Below are several records. Retype exactly those lines running from the one with "Reconstruct the object" through the one with "window_lap = 6; // [3:0.5:8]", end lines included, and no others.

[Start Records provided]

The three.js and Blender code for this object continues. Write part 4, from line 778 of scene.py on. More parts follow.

[End Records provided]
[Start Records provided]

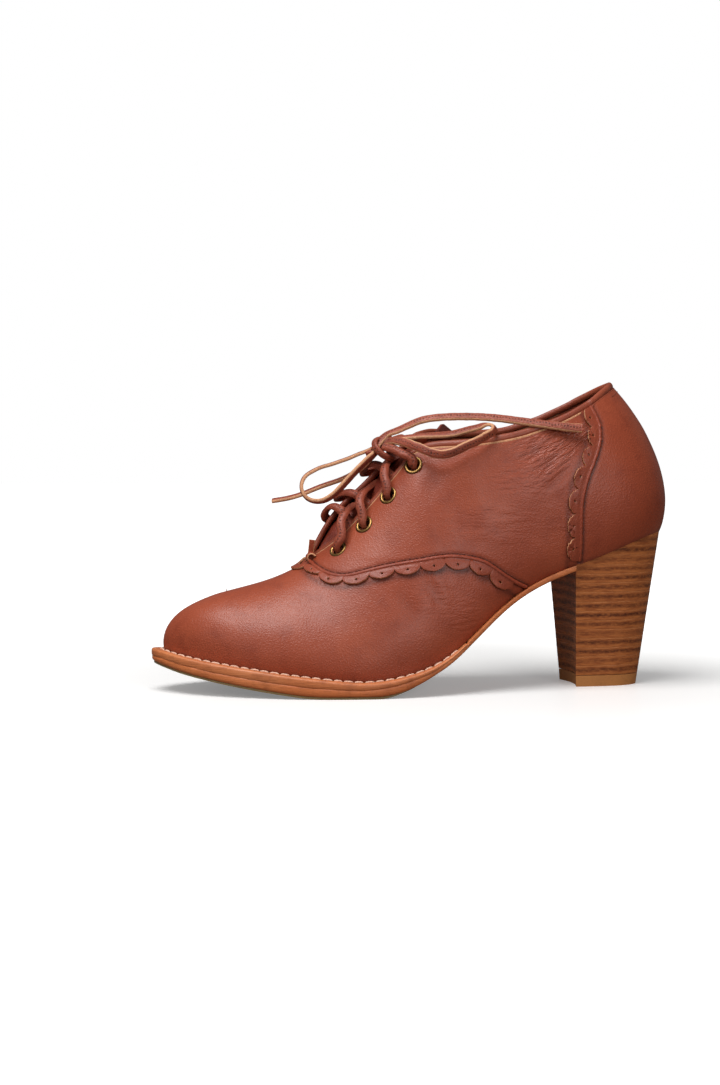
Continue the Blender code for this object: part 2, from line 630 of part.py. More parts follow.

[End Records provided]
[Start Records provided]

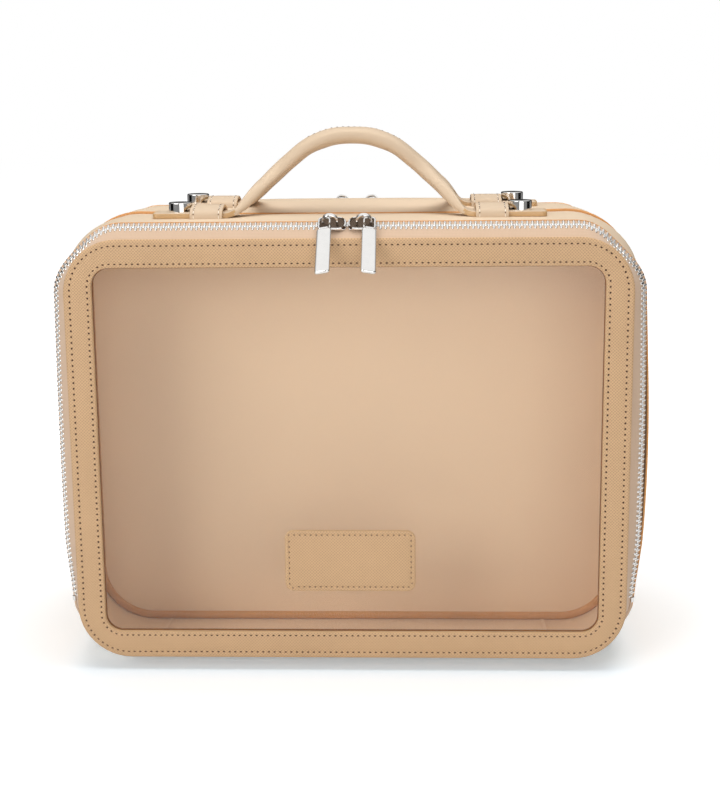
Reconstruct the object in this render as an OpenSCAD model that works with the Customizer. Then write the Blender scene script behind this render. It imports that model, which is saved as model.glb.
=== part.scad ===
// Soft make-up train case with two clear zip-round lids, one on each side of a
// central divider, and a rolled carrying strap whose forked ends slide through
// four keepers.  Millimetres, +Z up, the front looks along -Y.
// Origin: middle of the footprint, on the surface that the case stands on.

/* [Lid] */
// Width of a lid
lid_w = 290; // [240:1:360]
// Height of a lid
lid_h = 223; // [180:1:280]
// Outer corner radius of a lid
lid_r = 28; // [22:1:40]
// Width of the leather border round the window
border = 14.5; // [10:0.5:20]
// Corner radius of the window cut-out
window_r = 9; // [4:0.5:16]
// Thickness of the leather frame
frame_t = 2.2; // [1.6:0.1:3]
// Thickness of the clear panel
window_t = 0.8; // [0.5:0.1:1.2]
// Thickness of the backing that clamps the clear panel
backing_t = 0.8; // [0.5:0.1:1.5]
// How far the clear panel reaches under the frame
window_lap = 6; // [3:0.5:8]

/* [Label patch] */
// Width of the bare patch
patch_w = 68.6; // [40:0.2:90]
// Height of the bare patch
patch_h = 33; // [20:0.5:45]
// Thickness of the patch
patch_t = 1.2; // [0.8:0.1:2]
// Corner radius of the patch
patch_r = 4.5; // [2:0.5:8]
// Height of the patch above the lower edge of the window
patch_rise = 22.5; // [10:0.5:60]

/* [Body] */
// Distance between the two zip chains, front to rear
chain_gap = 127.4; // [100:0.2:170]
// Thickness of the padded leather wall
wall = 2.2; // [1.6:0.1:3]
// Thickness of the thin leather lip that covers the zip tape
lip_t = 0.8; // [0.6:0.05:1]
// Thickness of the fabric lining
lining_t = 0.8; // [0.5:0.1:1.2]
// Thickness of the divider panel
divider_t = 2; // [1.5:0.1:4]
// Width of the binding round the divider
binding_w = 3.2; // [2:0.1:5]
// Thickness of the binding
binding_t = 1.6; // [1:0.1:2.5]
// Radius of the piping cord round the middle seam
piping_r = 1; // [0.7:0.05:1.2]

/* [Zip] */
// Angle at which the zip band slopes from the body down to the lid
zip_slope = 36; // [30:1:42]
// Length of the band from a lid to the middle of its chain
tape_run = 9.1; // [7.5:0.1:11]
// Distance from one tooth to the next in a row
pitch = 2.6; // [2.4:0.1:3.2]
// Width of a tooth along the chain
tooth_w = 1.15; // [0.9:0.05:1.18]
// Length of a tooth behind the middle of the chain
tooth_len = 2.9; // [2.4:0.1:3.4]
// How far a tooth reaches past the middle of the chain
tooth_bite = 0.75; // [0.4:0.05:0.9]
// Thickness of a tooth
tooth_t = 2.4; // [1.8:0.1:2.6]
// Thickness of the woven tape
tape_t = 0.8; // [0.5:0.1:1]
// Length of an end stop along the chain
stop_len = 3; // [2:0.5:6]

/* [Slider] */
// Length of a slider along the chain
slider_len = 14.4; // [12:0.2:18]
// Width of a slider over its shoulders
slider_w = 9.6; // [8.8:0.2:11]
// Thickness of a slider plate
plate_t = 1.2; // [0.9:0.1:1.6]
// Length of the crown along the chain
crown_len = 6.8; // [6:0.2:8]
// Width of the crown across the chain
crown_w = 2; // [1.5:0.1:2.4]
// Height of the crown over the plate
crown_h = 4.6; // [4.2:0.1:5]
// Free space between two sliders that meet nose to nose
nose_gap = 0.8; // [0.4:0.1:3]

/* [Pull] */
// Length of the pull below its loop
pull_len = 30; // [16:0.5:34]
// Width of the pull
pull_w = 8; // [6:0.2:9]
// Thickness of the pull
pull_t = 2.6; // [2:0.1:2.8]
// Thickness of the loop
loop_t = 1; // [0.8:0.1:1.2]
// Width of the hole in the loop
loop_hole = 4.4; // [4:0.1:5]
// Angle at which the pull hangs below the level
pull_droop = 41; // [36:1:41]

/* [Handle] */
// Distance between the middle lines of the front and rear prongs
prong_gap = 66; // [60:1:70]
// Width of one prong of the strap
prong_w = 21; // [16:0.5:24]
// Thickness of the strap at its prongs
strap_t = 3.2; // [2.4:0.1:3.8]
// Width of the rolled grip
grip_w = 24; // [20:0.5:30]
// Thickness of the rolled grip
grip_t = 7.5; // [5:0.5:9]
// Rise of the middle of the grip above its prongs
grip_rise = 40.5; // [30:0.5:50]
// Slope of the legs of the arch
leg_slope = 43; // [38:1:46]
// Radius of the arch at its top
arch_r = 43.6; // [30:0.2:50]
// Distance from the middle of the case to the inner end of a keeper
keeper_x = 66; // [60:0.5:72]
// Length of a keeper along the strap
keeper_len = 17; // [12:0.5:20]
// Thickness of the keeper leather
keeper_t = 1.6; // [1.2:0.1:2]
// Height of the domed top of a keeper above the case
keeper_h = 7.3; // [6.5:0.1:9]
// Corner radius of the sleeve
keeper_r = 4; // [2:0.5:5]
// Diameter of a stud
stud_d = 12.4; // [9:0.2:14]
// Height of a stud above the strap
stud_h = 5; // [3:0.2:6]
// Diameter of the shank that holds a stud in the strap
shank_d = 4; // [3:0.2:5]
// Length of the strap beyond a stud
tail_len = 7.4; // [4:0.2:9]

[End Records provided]

Result:
Reconstruct the object in this render as an OpenSCAD model that works with the Customizer. Then write the Blender scene script behind this render. It imports that model, which is saved as model.glb.
=== part.scad ===
// Soft make-up train case with two clear zip-round lids, one on each side of a
// central divider, and a rolled carrying strap whose forked ends slide through
// four keepers.  Millimetres, +Z up, the front looks along -Y.
// Origin: middle of the footprint, on the surface that the case stands on.

/* [Lid] */
// Width of a lid
lid_w = 290; // [240:1:360]
// Height of a lid
lid_h = 223; // [180:1:280]
// Outer corner radius of a lid
lid_r = 28; // [22:1:40]
// Width of the leather border round the window
border = 14.5; // [10:0.5:20]
// Corner radius of the window cut-out
window_r = 9; // [4:0.5:16]
// Thickness of the leather frame
frame_t = 2.2; // [1.6:0.1:3]
// Thickness of the clear panel
window_t = 0.8; // [0.5:0.1:1.2]
// Thickness of the backing that clamps the clear panel
backing_t = 0.8; // [0.5:0.1:1.5]
// How far the clear panel reaches under the frame
window_lap = 6; // [3:0.5:8]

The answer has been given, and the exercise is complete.